Task to complete
Copy out every line exactly as given.

Records with modeling code:
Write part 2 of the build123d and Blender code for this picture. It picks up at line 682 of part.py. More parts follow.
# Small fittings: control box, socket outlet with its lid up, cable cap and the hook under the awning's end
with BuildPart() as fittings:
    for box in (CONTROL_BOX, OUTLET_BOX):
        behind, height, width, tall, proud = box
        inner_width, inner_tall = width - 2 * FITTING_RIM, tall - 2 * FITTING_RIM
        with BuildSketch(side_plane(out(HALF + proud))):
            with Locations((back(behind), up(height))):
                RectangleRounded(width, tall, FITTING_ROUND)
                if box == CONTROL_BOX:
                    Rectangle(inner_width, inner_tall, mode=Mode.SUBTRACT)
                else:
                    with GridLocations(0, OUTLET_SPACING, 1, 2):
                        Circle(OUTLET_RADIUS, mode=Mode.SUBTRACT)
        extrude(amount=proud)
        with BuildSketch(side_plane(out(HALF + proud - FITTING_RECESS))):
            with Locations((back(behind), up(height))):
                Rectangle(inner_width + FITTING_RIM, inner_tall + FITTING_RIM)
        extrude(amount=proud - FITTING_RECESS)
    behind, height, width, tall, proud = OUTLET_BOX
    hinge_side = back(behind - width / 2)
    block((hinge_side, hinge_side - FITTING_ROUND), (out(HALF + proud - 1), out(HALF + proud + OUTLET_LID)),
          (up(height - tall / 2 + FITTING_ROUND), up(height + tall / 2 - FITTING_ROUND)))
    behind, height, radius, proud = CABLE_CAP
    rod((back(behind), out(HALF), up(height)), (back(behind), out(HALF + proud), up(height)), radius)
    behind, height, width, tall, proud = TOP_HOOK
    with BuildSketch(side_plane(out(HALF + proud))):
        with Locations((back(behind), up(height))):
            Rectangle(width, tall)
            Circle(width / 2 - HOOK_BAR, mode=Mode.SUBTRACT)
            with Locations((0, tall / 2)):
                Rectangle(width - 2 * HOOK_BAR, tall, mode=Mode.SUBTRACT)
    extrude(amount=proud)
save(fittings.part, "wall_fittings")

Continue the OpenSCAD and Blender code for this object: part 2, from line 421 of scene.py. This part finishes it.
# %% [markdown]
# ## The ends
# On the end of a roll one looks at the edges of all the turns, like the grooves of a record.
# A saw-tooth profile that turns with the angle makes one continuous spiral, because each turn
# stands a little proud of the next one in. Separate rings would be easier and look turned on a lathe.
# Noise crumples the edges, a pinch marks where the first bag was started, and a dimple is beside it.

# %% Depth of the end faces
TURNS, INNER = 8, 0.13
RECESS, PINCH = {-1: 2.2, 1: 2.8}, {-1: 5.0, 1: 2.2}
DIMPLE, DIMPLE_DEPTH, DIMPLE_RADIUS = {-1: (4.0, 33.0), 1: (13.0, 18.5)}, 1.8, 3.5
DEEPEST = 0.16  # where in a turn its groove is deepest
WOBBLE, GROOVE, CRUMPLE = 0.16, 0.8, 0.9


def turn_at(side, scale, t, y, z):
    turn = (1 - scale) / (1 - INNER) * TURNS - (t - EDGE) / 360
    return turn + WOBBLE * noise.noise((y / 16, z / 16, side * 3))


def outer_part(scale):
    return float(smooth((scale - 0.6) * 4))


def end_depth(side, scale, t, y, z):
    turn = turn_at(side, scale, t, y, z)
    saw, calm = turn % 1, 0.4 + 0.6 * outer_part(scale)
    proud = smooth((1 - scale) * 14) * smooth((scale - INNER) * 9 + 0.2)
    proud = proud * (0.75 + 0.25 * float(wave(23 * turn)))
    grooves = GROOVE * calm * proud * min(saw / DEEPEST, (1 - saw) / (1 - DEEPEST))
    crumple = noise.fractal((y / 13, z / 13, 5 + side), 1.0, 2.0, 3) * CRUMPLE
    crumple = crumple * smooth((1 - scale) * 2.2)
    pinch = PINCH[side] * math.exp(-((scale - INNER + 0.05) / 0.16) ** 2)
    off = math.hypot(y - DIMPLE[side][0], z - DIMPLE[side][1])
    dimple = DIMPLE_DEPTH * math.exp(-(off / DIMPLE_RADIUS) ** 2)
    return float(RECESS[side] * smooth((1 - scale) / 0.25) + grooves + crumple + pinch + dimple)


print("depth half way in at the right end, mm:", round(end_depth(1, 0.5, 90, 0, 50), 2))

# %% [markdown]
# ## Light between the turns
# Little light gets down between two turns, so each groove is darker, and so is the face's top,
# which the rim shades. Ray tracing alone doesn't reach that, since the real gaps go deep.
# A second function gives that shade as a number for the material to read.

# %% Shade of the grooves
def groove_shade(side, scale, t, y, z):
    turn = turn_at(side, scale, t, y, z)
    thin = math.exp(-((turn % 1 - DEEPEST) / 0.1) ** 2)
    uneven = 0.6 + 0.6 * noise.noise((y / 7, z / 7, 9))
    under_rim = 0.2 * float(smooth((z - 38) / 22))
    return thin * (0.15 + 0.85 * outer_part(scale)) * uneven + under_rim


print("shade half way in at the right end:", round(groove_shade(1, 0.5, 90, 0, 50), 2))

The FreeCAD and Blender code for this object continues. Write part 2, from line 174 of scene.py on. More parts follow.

Exercise result
Write part 2 of the build123d and Blender code for this picture. It picks up at line 682 of part.py. More parts follow.
# Small fittings: control box, socket outlet with its lid up, cable cap and the hook under the awning's end
with BuildPart() as fittings:
    for box in (CONTROL_BOX, OUTLET_BOX):
        behind, height, width, tall, proud = box
        inner_width, inner_tall = width - 2 * FITTING_RIM, tall - 2 * FITTING_RIM
        with BuildSketch(side_plane(out(HALF + proud))):
            with Locations((back(behind), up(height))):
                RectangleRounded(width, tall, FITTING_ROUND)
                if box == CONTROL_BOX:
                    Rectangle(inner_width, inner_tall, mode=Mode.SUBTRACT)
                else:
                    with GridLocations(0, OUTLET_SPACING, 1, 2):
                        Circle(OUTLET_RADIUS, mode=Mode.SUBTRACT)
        extrude(amount=proud)
        with BuildSketch(side_plane(out(HALF + proud - FITTING_RECESS))):
            with Locations((back(behind), up(height))):
                Rectangle(inner_width + FITTING_RIM, inner_tall + FITTING_RIM)
        extrude(amount=proud - FITTING_RECESS)
    behind, height, width, tall, proud = OUTLET_BOX
    hinge_side = back(behind - width / 2)
    block((hinge_side, hinge_side - FITTING_ROUND), (out(HALF + proud - 1), out(HALF + proud + OUTLET_LID)),
          (up(height - tall / 2 + FITTING_ROUND), up(height + tall / 2 - FITTING_ROUND)))
    behind, height, radius, proud = CABLE_CAP
    rod((back(behind), out(HALF), up(height)), (back(behind), out(HALF + proud), up(height)), radius)
    behind, height, width, tall, proud = TOP_HOOK
    with BuildSketch(side_plane(out(HALF + proud))):
        with Locations((back(behind), up(height))):
            Rectangle(width, tall)
            Circle(width / 2 - HOOK_BAR, mode=Mode.SUBTRACT)
            with Locations((0, tall / 2)):
                Rectangle(width - 2 * HOOK_BAR, tall, mode=Mode.SUBTRACT)
    extrude(amount=proud)
save(fittings.part, "wall_fittings")

Continue the OpenSCAD and Blender code for this object: part 2, from line 421 of scene.py. This part finishes it.
# %% [markdown]
# ## The ends
# On the end of a roll one looks at the edges of all the turns, like the grooves of a record.
# A saw-tooth profile that turns with the angle makes one continuous spiral, because each turn
# stands a little proud of the next one in. Separate rings would be easier and look turned on a lathe.
# Noise crumples the edges, a pinch marks where the first bag was started, and a dimple is beside it.

# %% Depth of the end faces
TURNS, INNER = 8, 0.13
RECESS, PINCH = {-1: 2.2, 1: 2.8}, {-1: 5.0, 1: 2.2}
DIMPLE, DIMPLE_DEPTH, DIMPLE_RADIUS = {-1: (4.0, 33.0), 1: (13.0, 18.5)}, 1.8, 3.5
DEEPEST = 0.16  # where in a turn its groove is deepest
WOBBLE, GROOVE, CRUMPLE = 0.16, 0.8, 0.9


def turn_at(side, scale, t, y, z):
    turn = (1 - scale) / (1 - INNER) * TURNS - (t - EDGE) / 360
    return turn + WOBBLE * noise.noise((y / 16, z / 16, side * 3))


def outer_part(scale):
    return float(smooth((scale - 0.6) * 4))


def end_depth(side, scale, t, y, z):
    turn = turn_at(side, scale, t, y, z)
    saw, calm = turn % 1, 0.4 + 0.6 * outer_part(scale)
    proud = smooth((1 - scale) * 14) * smooth((scale - INNER) * 9 + 0.2)
    proud = proud * (0.75 + 0.25 * float(wave(23 * turn)))
    grooves = GROOVE * calm * proud * min(saw / DEEPEST, (1 - saw) / (1 - DEEPEST))
    crumple = noise.fractal((y / 13, z / 13, 5 + side), 1.0, 2.0, 3) * CRUMPLE
    crumple = crumple * smooth((1 - scale) * 2.2)
    pinch = PINCH[side] * math.exp(-((scale - INNER + 0.05) / 0.16) ** 2)
    off = math.hypot(y - DIMPLE[side][0], z - DIMPLE[side][1])
    dimple = DIMPLE_DEPTH * math.exp(-(off / DIMPLE_RADIUS) ** 2)
    return float(RECESS[side] * smooth((1 - scale) / 0.25) + grooves + crumple + pinch + dimple)


print("depth half way in at the right end, mm:", round(end_depth(1, 0.5, 90, 0, 50), 2))

# %% [markdown]
# ## Light between the turns
# Little light gets down between two turns, so each groove is darker, and so is the face's top,
# which the rim shades. Ray tracing alone doesn't reach that, since the real gaps go deep.
# A second function gives that shade as a number for the material to read.

# %% Shade of the grooves
def groove_shade(side, scale, t, y, z):
    turn = turn_at(side, scale, t, y, z)
    thin = math.exp(-((turn % 1 - DEEPEST) / 0.1) ** 2)
    uneven = 0.6 + 0.6 * noise.noise((y / 7, z / 7, 9))
    under_rim = 0.2 * float(smooth((z - 38) / 22))
    return thin * (0.15 + 0.85 * outer_part(scale)) * uneven + under_rim


print("shade half way in at the right end:", round(groove_shade(1, 0.5, 90, 0, 50), 2))

The FreeCAD and Blender code for this object continues. Write part 2, from line 174 of scene.py on. More parts follow.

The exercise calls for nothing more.